With Transcriptive, our new tool for doing automated transcriptions, we’ve dove into the world of A.I. headfirst. So I’m pretty familiar with where the state of industry is right now. We’ve been neck deep in it for the last year.
A.I. is definitely changing how editors get transcripts and search video for content. Transcriptive demonstrates that pretty clearly with text. Searching via object recognition is something that also is already happening. But what about actual video editing?
One of the problems A.I. has is finishing. Going the last 10% if you will. For example, speech-to-text engines, at best, have an accuracy rate of about 95% or so. This is about on par with the average human transcriptionist. For general purpose recordings, human transcriptionists SHOULD be worried.
But for video editing, there are some differences, which are good news. First, and most importantly, errors tend to be cumulative. So if a computer is going to edit a video, at the very least, it needs to do the transcription and it needs to recognize the imagery. (we’ll ignore other considerations like style, emotion, story for the moment) Speech recognition is at best 95%, object recognition is worse. The more layers of AI you have, usually those errors will multiply (in some cases there might be improvement though) . While it’s possible automation will be able to produce a decent rough cut, these errors make it difficult to see automation replacing most of the types of videos that pro editors are typically employed for.
Secondly, if the videos are being done for humans, frequently the humans don’t know what they want. Or at least they’re not going to be able to communicate it in such a way that a computer will understand and be able to make changes. If you’ve used Alexa or Echo, you can see how well A.I. understands humans. Lots of situations, especially literal ones (find me the best restaurant), it works fine, lots of other situations, not so much.
Many times as an editor, the direction you get from clients is subtle or you have to read between the lines and figure out what they want. It’s going to be difficult to get A.I.s to take the way humans usually describe what they want, figure out what they actually want and make those changes.
Third… then you get into the whole issue of emotion and storytelling, which I don’t think A.I. will do well anytime soon. The Economist recently had an amusing article where it let an A.I. write the article. The result is here. Very good at mimicking the style of the Economist but when it comes to putting together a coherent narrative… ouch.
It’s Not All Good News
There are already phone apps that do basic automatic editing. These are more for consumers that want something quick and dirty. For most of the type of stuff professional editors get paid for, it’s unlikely what I’ve seen from the apps will replace humans any time soon. Although, I can see how the tech could be used to create rough cuts and the like.
Also, for some types of videos, wedding or music videos perhaps, you can make a pretty solid case that A.I. will be able to put something together soon that looks reasonably professional.
You need training material for neural networks to learn how to edit videos. Thanks to YouTube, Vimeo and the like, there is an abundance of training material. Do a search for ‘wedding video’ on YouTube. You get 52,000,000 results. 2.3 million people get married in the US every year. Most of the videos from those weddings are online. I don’t think finding a few hundred thousand of those that were done by a professional will be difficult. It’s probably trivial actually.

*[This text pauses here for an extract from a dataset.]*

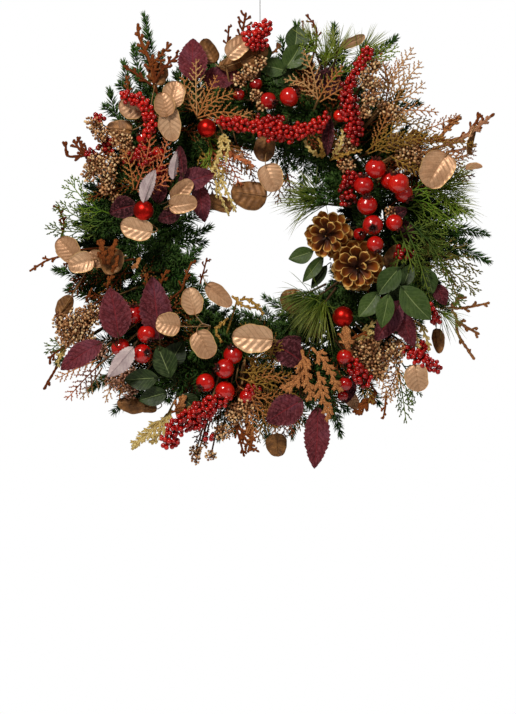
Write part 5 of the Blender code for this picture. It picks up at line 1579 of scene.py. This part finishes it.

Same with music videos. There IS enough training material for the A.I.s to learn how to do generic editing for many types of videos.
For people that want to pay $49.95 to get their wedding video edited, that option will be there. Probably within a couple years. Have your guests shoot video, upload it and you’re off and running. You’ll get what you pay for, but for some people it’ll be acceptable. Remember, A.I. is very good at mimicking. So the end result will be a very cookie cutter wedding video. However, since many wedding videos are pretty cookie cutter anyways… at the low end of the market, an A.I. edited video may be all ‘Bridezilla on A Budget’ needs. And besides, who watches these things anyways?
Let The A.I Do The Grunt Work, Not The Editing
The losers in the short term may be assistant editors. Many of the tasks A.I. is good for… transcribing, searching for footage, etc.. is now typically given to assistants. However, it may simply change the types of tasks assistant editors are given. There’s a LOT of metadata that needs to be entered and wrangled.
While A.I. is already showing up in many aspects of video production, it feels like having it actually do the editing is quite a ways off. I can see creating A.I. tools that help with editing: Rough cut creation, recommending color corrections or B roll selection, suggesting changes to timing, etc. But there’ll still need to be a person doing the edit.